[Stored entries]

——

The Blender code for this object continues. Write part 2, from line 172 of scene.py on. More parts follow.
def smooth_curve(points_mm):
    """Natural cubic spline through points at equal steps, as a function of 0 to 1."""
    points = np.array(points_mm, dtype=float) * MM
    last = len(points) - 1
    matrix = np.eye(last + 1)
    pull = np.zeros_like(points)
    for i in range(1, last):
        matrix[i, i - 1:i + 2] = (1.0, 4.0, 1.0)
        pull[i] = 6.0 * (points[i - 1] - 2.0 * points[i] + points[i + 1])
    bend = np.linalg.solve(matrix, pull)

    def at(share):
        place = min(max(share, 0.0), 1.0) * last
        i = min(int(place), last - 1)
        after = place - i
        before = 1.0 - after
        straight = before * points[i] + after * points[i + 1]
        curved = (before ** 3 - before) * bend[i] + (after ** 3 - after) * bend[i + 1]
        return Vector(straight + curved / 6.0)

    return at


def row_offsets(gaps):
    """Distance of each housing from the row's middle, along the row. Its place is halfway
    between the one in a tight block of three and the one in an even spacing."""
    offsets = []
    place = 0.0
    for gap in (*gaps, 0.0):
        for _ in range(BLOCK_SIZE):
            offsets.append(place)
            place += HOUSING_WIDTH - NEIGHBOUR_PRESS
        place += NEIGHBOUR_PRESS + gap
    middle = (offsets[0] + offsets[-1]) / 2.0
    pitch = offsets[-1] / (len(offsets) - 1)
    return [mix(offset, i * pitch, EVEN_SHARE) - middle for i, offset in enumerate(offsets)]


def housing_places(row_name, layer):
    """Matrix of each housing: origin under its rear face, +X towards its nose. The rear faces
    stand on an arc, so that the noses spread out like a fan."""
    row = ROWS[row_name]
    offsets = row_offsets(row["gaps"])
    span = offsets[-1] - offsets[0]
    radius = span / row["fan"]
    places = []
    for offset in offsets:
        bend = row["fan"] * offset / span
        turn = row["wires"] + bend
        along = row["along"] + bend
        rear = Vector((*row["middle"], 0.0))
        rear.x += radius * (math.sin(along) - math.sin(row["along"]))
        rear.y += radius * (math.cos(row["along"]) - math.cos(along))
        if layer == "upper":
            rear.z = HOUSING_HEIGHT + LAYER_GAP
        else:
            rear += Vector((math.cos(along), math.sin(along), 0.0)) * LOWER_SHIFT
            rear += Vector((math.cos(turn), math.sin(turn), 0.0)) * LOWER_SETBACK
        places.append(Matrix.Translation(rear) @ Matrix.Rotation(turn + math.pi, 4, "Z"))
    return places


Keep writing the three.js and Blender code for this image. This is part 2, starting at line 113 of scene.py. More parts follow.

——

> Challenge: Determine how many lines contain the word "from" and reply with that number alone.

> Correct answer: 2